The task
Only the lines from the start up to and including the line containing "V = FreeCAD.Vector" should be repeated, word for word.

Material

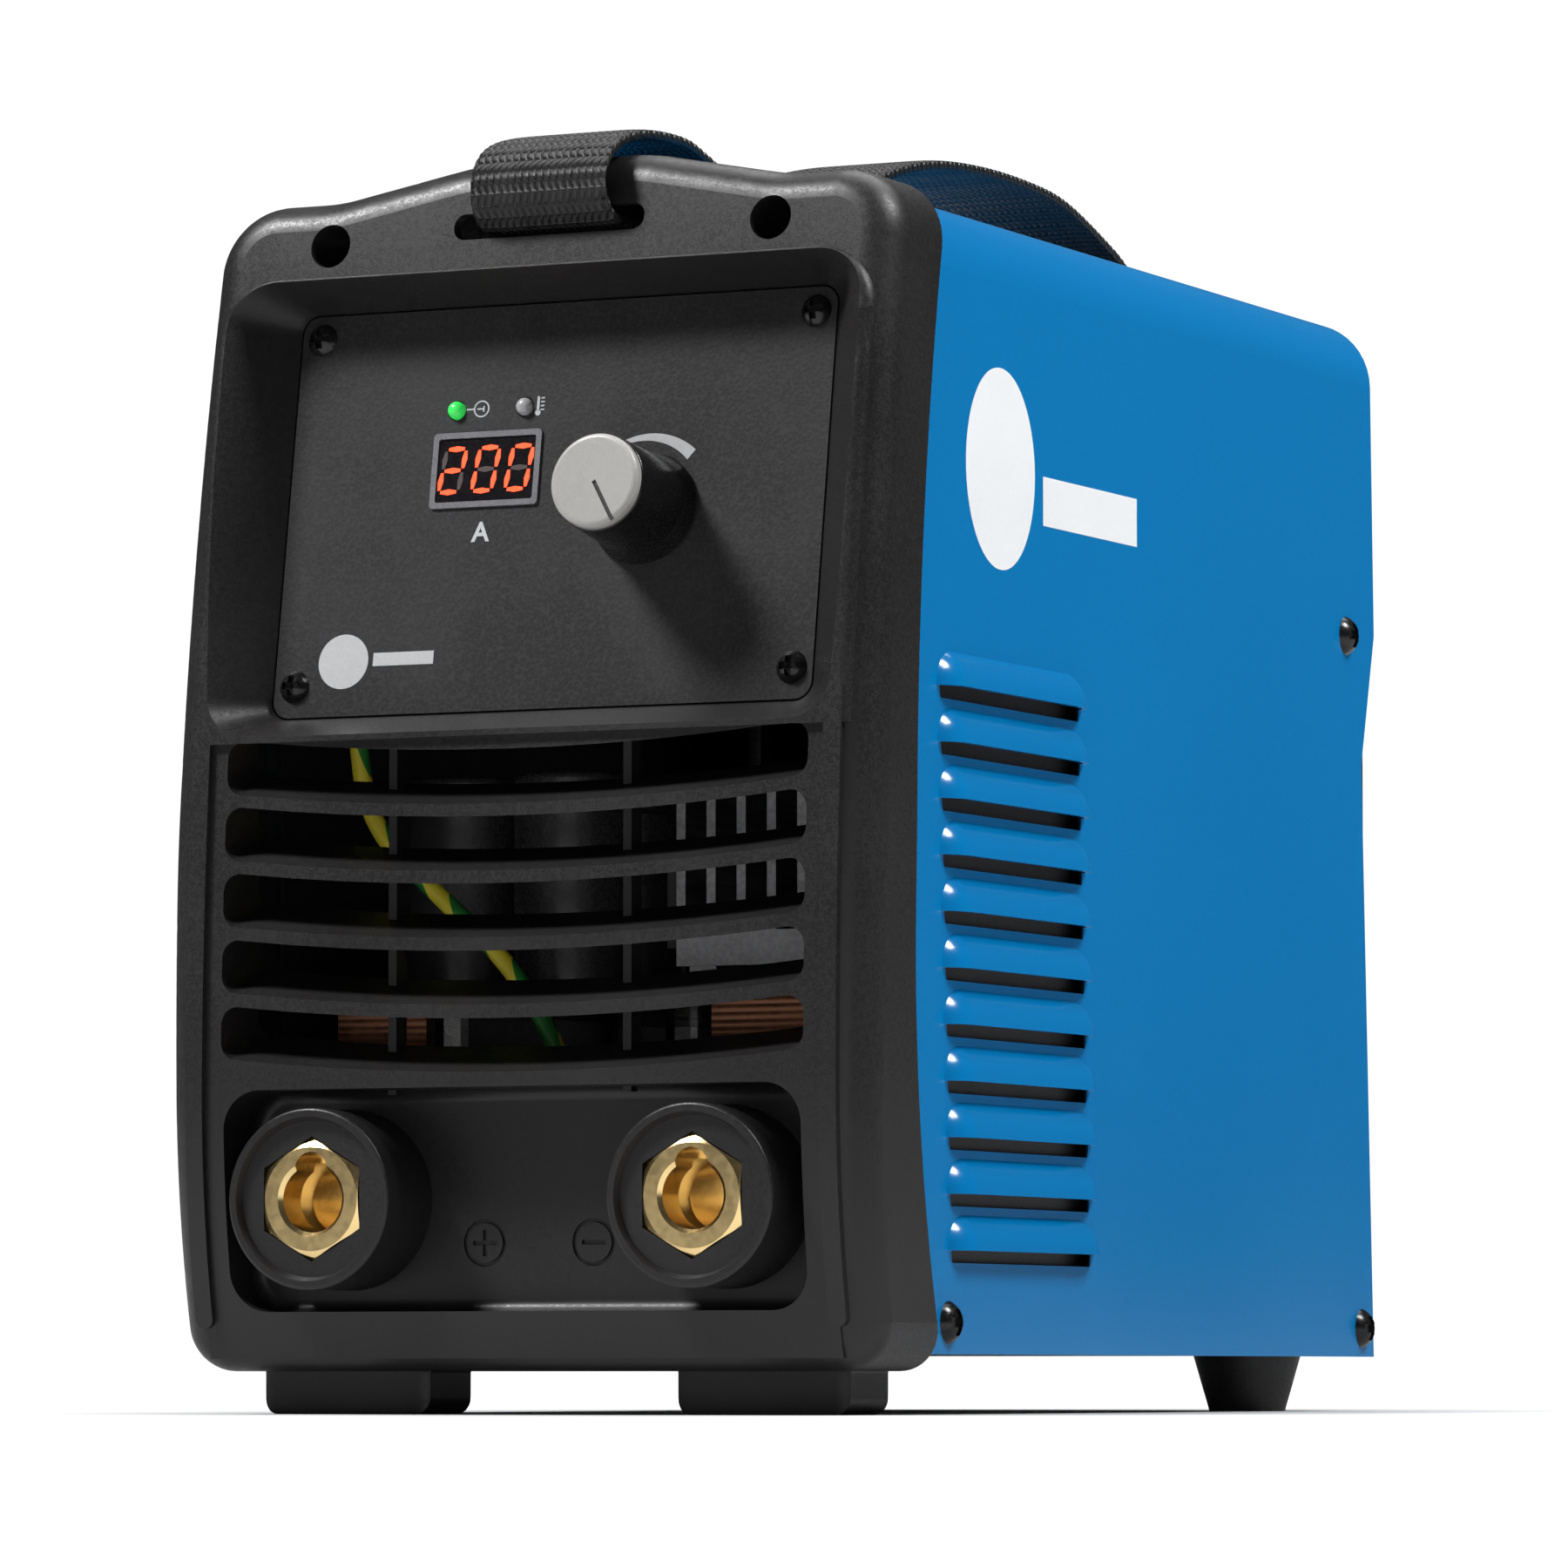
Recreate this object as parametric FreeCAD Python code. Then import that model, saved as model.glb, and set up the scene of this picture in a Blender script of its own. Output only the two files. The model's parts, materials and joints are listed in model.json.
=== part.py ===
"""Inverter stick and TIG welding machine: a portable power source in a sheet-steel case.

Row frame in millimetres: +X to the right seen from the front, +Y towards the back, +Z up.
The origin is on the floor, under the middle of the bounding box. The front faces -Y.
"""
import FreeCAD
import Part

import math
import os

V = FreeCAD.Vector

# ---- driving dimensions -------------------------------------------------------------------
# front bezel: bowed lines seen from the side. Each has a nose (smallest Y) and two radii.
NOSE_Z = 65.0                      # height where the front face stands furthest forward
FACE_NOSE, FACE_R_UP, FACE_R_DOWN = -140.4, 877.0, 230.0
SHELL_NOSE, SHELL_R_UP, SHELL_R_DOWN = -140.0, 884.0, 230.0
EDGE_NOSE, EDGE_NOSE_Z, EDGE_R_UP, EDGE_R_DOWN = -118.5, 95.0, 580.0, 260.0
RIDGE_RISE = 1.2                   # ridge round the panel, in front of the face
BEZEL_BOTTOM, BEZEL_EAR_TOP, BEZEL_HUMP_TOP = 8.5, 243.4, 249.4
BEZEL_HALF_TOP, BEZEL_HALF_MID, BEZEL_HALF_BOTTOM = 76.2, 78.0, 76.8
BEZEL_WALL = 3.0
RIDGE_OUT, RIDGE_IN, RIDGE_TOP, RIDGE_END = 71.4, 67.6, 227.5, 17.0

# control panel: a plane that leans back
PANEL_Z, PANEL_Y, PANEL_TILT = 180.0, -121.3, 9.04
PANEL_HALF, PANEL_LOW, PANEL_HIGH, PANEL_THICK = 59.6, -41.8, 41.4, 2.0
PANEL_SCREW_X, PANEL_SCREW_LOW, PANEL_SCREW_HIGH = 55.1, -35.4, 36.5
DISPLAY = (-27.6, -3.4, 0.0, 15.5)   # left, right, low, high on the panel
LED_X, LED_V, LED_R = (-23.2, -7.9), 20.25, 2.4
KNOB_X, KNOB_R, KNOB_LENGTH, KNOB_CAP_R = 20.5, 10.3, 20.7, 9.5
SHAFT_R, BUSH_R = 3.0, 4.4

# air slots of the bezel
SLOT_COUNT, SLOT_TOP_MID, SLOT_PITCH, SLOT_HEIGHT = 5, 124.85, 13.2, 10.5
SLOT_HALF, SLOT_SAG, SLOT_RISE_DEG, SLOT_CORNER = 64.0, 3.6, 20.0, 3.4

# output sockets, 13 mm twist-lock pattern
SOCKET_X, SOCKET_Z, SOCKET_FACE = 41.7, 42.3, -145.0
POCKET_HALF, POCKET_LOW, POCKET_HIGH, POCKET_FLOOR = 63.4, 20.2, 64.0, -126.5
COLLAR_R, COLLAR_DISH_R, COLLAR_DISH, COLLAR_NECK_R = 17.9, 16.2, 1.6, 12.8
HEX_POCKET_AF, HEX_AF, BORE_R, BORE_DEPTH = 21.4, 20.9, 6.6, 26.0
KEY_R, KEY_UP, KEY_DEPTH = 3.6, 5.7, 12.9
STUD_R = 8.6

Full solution
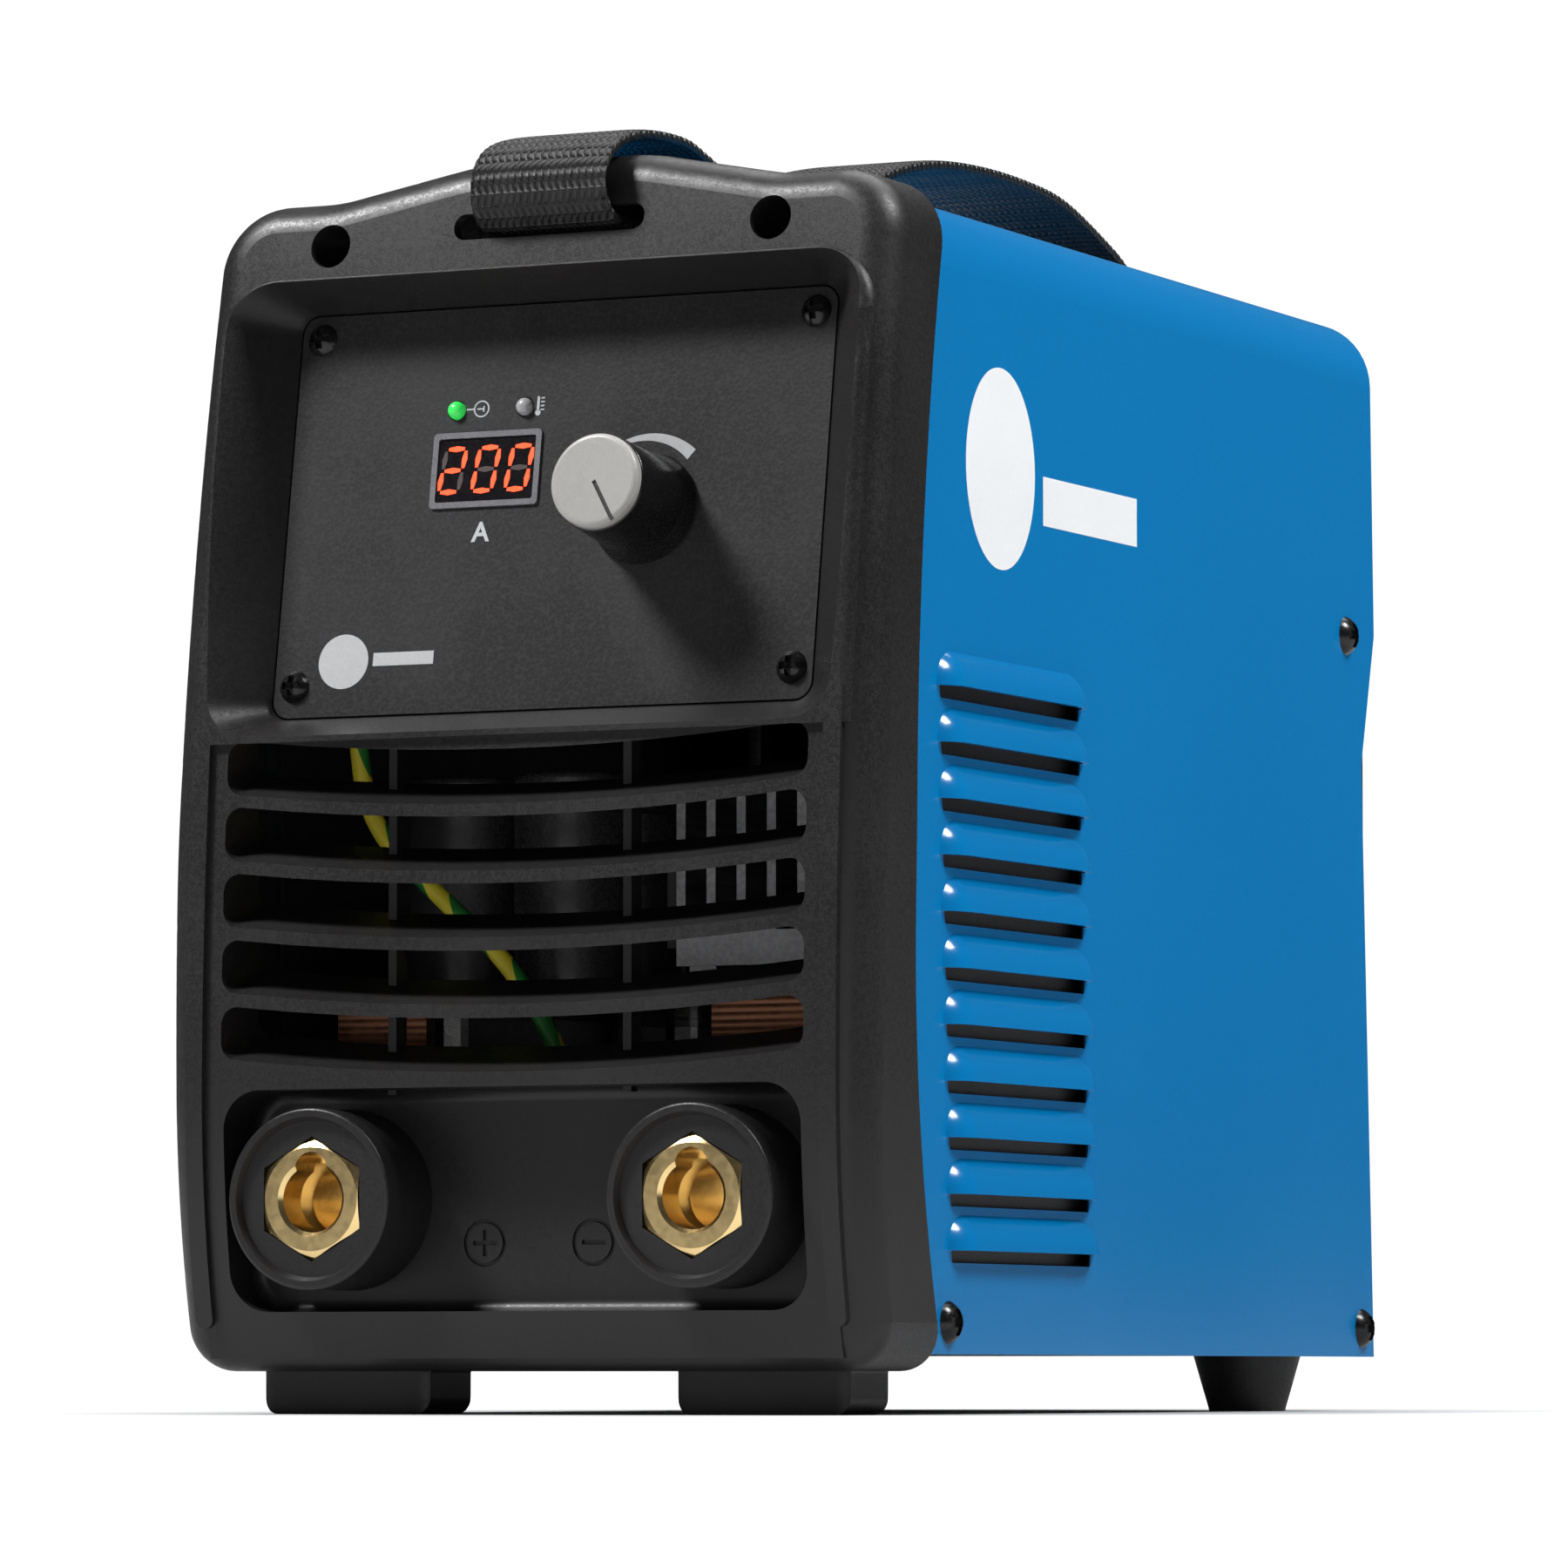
Recreate this object as parametric FreeCAD Python code. Then import that model, saved as model.glb, and set up the scene of this picture in a Blender script of its own. Output only the two files. The model's parts, materials and joints are listed in model.json.
=== part.py ===
"""Inverter stick and TIG welding machine: a portable power source in a sheet-steel case.

Row frame in millimetres: +X to the right seen from the front, +Y towards the back, +Z up.
The origin is on the floor, under the middle of the bounding box. The front faces -Y.
"""
import FreeCAD
import Part

import math
import os

V = FreeCAD.Vector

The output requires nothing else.